In dieser Zone direkt am Ufer des Bodensees ist von Schlagbäumen oder Zäunen schon lange nichts mehr zu sehen. Burchardt und Niederberger feiern – gemeinsam mit Beamten der Bundespolizei und des eidgenössischen Grenzwachtkorps – den Beitritt der Schweiz zum Schengen-Raum der Europäischen Union zehn Jahre zuvor. Für die Bürger beider Länder bedeutete dies: Sie mussten sich beim Grenzübertritt nicht mehr ohne konkreten Verdachtsfall ausweisen.

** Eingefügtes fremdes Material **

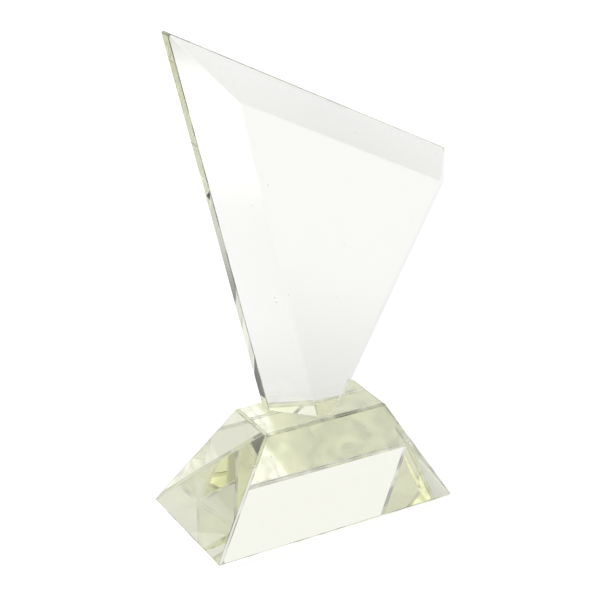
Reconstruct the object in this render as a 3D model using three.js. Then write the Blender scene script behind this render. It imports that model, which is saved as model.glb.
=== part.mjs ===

Thomas Niederberger sagt: „Unser Lebensraum kennt keine Grenzen.“ Für Uli Burchardt ist die geöffnete Grenze ein Zeichen gegen den grassierenden Abschottungsgedanken in Europa: „Deshalb ist es wichtiger denn je, daran zu erinnern, wie und warum wir diese Grenze öffneten.“

Vertrauen und Verlässlichkeit

Reiner Horlacher ist Mitglied der Geschäftsleitung für das Bodensee Standort Marketing. „Für die Wirtschaft“, erklärt er, „sind nationale Egoismen nie zielführend“.

Bei Gesprächen mit deutschen wie Schweizer Geschäftsleuten werden ihm bei der Zusammenarbeit meist zwei Vorteile genannt: Vertrauen und Verlässlichkeit. „Das ist in der Wirtschaft ein Pfund, mit dem Angebote aus weit entfernten Ländern erst einmal mithalten müssen.“

Doch nicht nur Wirtschaft und Politik haben vom symbolischen Wegfall der Zäune und Schranken profitiert, erklärt der Netzwerker zwischen Deutschen und Schweizern, Hubert Baumgartner. Er zählt auf: Touristen müssten dank Schengen-Abkommen bei Reisen nach Europa keine zusätzlichen Visa für die Schweiz beantragen, in der Forschung seien Wissenschaftler deutlich mobiler geworden.

Woher kommen sie also, die Frotzeleien zwischen Deutschen und Schweizern?

Langsam, spießig, reich und dreist im Straßenverkehr – Deutsche über Schweizer.

Uschaflig (unverschämt), hoffärtig (arrogant), und immer ulydig (missmutig) – Schweizer über Deutsche.

Marc Helbling hat eine mögliche Deutschenfeindlichkeit in der Schweiz wissenschaftlich untersucht. Die Ergebnisse hat der Schweizer Sozialforscher, der in Berlin arbeitet, in einer Studie zusammengefasst.

Deutsche seien, im Vergleich zu anderen Westeuropäern – zum Beispiel aus Frankreich oder Italien – deutliche unbeliebter im Nachbarland. Darauf ließe zumindest eine Umfrage in Zürich schließen, die Helbling auswertete.

Seine Studie lässt aber Spielraum für eine versöhnliche Interpretation. So nennt er als eine Ursache für die mögliche Ablehnung von Deutschen unter Schweizern: Die beiden Länder seien sich eben ziemlich ähnlich – Konkurrenzdenken bleibt da wohl nicht aus.